Most lexical scanners written at the time did severely restrict token lengths, and some still do. (Flex no longer automatically imposes a token length limit but there are still configuration options which have the effect of limiting token length.)

Certainly, that's not the only way to write a scanner. The Flex scanner generator generates scanners with no artificial token length limits and without restricting the character set to 255 valid characters. It's true that it is not really efficient at handling long tokens and tokens containing a NUL, but those cases are very rare so the inefficiencies are mostly negligible.

Flex uses only a single buffer, and it also passes a pointer into this buffer as the value of yytext. It handles end of buffer, which it detects with a sentinel, by relocating the text scanned since lexemeBegin to the start of the buffer, and then filling the buffer from the relocated value of forward to the end of the buffer.
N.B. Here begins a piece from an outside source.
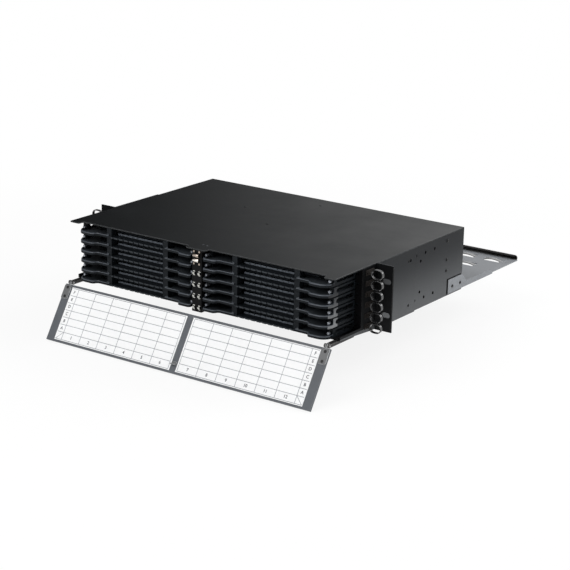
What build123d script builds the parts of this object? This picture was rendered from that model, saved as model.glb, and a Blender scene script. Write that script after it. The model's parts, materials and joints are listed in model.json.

If end of buffer is reached and no relocation is needed because the token text already starts at the beginning of the buffer, then it calls realloc or equivalent to expand the input buffer, and then reads a few kilobytes into the new input buffer, starting at the relocated endpoint of the previous buffer. In order to be able to use a sentinel even though NUL bytes can occur in the input, it checks the address of the NUL with the address of the end of the input buffer; if they are not the same, then the NUL was part of the input and and Flex looks up the action for NUL in the state transition table. (It's a bit more complicated than that, but that's the high-levvel oveview.) Since the buffer end is reached only occasionally, the extra cost of checking for NUL and so on is not paid very often.

The advantage of the flex architecture is that it reads a bit faster, since it's not working a character at a rime, and it can handle big tokens, albeit inefficiently. Lex couldn't handle big tokens because the token buffer (yytext) was a static array, not dynamically allocated, and therefore couldn't be grown.